Sedangkan menurut UU No. 43/2007 tentang Perpustakaan, memberikan layanan kepada pemustaka, meningkatkan kegemaran membaca, serta memperluas wawasan dan pengetahuan untuk mencerdaskan kehidupan bangsa.

Pada 15 Agustus 2022 Perpustakaan Nasional Republik Indonesia mengadakan webinar untuk umum dengan judul “Peningkatan Indeks Literasi Masyarakat Untuk Kesejahteraan di DKI Jakarta. Dalam webinar tersebut Perpusnas selalu berusaha untuk meningkatkan minat membaca rakyat dengan meningkatkan fasilitas-fasilitas di perpustakaan.

Ketua Perpusnas RI Muhammad Syarif Bando mengatakan peningkatan indeks literasi masyarakat ada di Mandatori UUD 1945. “Tugas kami melayani masyarakat, dan menjadikan dia peluang untuk cerdas, sejahtera, kuat, dan global,” katanya.

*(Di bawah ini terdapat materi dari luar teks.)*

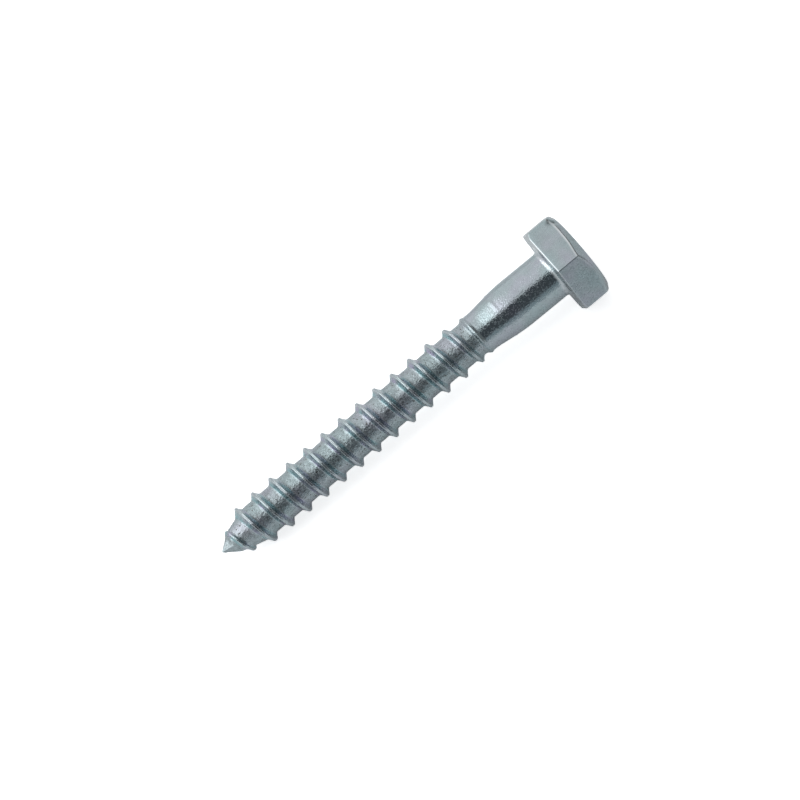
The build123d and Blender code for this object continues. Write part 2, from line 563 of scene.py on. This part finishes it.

Ia menjelaskan bahwa menurut Unesco Indonesia adalah bangsa yang rendah kemampuan baca tulisnya. “Bagaimana mau bicara tentang literasi?”

TINGKATAN LITERASI

Menurut Bando, ada Lima tingkatan literasi modern:

Pertama, baca, tulis, hitung, dan pembentukan karakter.

Kedua, akses bahan bacaan terjangkau yang akurat, terkini, terlengkap, dan terpercaya.

Ketiga, memahami apa yang tersirat dan yang tersurat.

Keempat, inovasi dan kreativitas.

Kelima, mampu memproduksi.

Ketua Perpusnas itu menegaskan bahwa jaman sekarang semua harus serba cerdas. Hanya dengan membaca masyarakat dapat mengembangkan teknologi sehingga Indonesia tidak kalah dengan negara lain. “Kalau tidak membaca, bagaimana mengerti negeri orang?”

MEMBACA KITAB SUCI

Di tempat yang sama Ahmad Riza Patria, Wagub DKI Jakarta, menegaskan bahwa membaca salah satu cara untuk membangun Indonesia. “Dengan membaca kitab suci Al-qur’an akan memudahkan siswa-siswa dalam belajar.”

Hal ini sudah terbukti saat sekolah menambah jam pelajaran membaca Al-qur’an siswa-siswa mereka dengan mudah menghadapi ujian-ujian sekolah. Ia mengusulkan bahwa siswa siswa tidak hanya dibawa ke museum, tapi ke perpustakaan.

Penulis Maman Suherman juga berpendapat bahwa Perpustakaan di Indonesia ini sifatnya tidak aktif atau tidak ada interaksi di dalamnya. “Kita butuh pustakawan yang cakap, mampu menjadi teman bedah buku untuk para pengunjung perpustakaan.”

Berdasarkan catan Indowork.id, jumlah buku yang diterbitkan di Indonesia hanya 10.000 buku per tahun. Angka ini relatif sedikit karena kontribusi dari perguruan tinggi dan dunia pendidikan sangat rendah.